この物語を全体的に見ていると、この「関係性が入り乱れている様」が、なんか自分的に、グッときてたまらないんですよ。


話がすげぇ飛んでますが、、、、自分、ペトロニウスの嗜好って、なんで百合ものが好きかと言うとシスターフット的なものへの憧れがあって、それって、成長とか勝つとかいった価値をベースにしているホモソーシャルな体育会男子校的なものへの拒否からきていると思うんです、だから「女の子になりたい」と言う性転換の物語やTSへの物語にグッとくるんですよね。『ざ・ちぇんじ!』が子供の頃から好きなのって、多分このラインだよなって。性別が変わりたいと言う逆転もの物語への希求が強くある。

TS衛生兵さんの成り上がり
https://ncode.syosetu.com/n1580hl/


この辺も、そう(笑)。


えっとね、「しかしながら」、ペトロニウスの人生って、基本、男子校体育会系の生き方なんですよね。ホモソーシャルな絆の中で、勝利と成長を目指す!ってやつ。だから、このこと自体の尊さやかっこよさも、身に沁みて好きなんです。やっぱり、ホモソーシャルな男性同士の絆ってかっこいいし、良い物語なんですよ。立身出世の物語ですよね。やっぱり成長してなんぼじゃないか!との思いが、実人生からすごくある。


するとね、こんがらがるんですよ?


でも、、、、世界って、シスターフット的な百合的な関係性でも、ホモソーシャルな男同士の絆の、二元的な戦いじゃないわけじゃないですか?。そのどっちも尊くない?って思うんですよ。偏る必要なくないか?って。



そう言う話を物語を見て見たい!



と思った時に、『ボクラノキセキ』の、群像劇で転生モノで、しかも、いくつかのメチャクチャ王道をいっている恋愛もの(たとえばグレンとベロニカの恋愛とかね)を転生後だと、同性同士になちゃっていりくんでいるじゃないですか。
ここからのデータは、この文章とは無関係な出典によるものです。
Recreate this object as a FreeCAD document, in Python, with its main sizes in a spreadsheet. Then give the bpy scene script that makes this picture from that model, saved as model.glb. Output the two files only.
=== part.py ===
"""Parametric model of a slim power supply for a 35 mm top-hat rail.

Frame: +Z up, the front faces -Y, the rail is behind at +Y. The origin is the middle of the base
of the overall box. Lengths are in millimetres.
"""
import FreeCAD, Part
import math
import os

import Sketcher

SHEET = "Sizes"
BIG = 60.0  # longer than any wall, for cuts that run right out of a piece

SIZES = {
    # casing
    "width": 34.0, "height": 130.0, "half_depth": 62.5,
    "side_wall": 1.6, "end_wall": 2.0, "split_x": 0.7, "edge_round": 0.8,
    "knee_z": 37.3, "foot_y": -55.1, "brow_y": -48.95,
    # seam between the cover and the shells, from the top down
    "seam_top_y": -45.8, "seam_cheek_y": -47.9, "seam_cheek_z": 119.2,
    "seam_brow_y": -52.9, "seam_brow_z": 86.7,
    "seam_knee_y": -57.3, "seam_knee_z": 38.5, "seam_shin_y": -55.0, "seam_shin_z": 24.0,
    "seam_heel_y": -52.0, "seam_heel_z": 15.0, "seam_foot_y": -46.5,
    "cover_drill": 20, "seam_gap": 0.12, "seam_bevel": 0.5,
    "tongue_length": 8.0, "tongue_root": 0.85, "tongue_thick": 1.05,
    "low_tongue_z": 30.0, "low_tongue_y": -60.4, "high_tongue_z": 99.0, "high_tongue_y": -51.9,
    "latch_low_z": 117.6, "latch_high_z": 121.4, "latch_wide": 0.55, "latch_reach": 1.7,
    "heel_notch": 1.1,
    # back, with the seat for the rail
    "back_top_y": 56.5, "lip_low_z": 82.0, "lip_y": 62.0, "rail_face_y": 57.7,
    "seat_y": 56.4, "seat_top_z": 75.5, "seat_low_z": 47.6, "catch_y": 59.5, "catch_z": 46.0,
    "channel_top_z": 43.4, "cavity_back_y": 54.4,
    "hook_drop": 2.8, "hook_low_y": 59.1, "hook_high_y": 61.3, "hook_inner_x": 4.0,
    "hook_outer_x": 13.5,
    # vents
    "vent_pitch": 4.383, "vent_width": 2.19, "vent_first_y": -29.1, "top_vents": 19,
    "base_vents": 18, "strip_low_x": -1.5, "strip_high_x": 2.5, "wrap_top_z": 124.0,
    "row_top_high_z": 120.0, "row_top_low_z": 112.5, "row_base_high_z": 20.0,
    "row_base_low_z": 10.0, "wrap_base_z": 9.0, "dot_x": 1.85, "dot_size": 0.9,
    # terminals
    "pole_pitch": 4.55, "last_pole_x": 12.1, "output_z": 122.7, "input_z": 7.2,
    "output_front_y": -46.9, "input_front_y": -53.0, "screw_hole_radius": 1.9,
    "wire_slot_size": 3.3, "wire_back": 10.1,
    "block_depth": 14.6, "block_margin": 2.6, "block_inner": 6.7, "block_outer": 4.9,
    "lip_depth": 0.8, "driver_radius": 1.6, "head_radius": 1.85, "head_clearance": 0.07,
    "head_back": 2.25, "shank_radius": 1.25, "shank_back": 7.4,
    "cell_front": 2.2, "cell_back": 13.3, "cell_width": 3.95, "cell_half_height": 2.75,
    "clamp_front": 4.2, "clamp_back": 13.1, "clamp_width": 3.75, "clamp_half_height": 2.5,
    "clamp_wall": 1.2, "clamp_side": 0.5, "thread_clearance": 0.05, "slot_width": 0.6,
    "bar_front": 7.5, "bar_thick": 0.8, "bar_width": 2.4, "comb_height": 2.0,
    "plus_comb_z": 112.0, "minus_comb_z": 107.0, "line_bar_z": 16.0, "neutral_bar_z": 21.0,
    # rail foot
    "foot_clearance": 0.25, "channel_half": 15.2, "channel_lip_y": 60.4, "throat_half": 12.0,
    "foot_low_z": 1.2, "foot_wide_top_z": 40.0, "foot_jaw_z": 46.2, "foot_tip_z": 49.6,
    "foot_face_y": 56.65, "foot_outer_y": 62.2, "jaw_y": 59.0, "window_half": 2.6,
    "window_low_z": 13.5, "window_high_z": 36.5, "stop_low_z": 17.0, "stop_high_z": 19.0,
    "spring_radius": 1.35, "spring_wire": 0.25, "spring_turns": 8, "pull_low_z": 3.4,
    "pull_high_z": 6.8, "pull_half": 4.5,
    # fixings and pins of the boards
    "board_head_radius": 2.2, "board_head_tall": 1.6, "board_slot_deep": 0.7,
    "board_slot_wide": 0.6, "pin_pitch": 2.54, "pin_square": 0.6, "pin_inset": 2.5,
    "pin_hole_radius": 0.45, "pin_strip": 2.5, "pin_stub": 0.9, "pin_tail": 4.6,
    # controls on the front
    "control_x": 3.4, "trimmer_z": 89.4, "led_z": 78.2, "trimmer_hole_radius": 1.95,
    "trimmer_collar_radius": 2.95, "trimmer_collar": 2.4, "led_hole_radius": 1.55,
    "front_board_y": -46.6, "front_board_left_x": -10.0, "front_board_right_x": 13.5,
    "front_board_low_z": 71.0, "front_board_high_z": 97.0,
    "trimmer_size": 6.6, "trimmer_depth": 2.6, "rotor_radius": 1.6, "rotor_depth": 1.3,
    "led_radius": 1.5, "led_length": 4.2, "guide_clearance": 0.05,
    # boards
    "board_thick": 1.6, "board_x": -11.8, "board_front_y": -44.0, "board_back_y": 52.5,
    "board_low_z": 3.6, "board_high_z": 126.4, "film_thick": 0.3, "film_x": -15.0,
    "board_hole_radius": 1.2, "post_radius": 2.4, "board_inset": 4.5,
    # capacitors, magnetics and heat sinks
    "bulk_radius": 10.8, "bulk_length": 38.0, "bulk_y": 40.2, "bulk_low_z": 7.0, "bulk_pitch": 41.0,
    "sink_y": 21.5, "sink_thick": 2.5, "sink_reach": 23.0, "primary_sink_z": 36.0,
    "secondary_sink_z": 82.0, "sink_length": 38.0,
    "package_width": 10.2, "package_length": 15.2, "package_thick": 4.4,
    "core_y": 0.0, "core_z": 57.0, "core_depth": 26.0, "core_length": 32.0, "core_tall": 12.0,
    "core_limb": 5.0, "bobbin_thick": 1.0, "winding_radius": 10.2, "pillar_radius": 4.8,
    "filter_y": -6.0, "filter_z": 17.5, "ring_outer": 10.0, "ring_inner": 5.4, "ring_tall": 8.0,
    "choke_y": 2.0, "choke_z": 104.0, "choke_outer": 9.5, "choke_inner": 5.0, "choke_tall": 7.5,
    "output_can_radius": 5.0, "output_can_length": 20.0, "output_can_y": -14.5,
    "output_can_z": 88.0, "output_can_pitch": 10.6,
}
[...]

そんで、瀬々(ユージン)から皆見(ベロニカ)への愛の告白かよ!!!カラオケの密室で!!!(笑)



って、鼻息荒くなってしまって。



しかも、この愛の告白が、とても切ない。これって、とてもピュアというか尊いもので、、、、



封建制の中で家の「役割」の牢獄に生きている自分やベロニカの「役割」の牢獄からの自由であってほしいと言う思い、、、、



いいかえれば、「その人」が「その人自身である」ことができない世界の中で、「その人自身であったほしい」と言う切ない思いなんですよね。



これ、いい!!!



って唸ってしまった。この役割からの自由というのは、最近気づいていきたけれども、ぼくの人生のテーマなんだよなぁ。だから、これにグッとくる。この話が、容易に、封建制の家の存続の話に接続するので、ファンタジーの話とかと親和性が高いんだろうと思う。「自分」が「自分」であろうとする話。とはいえ、その話は、また今度。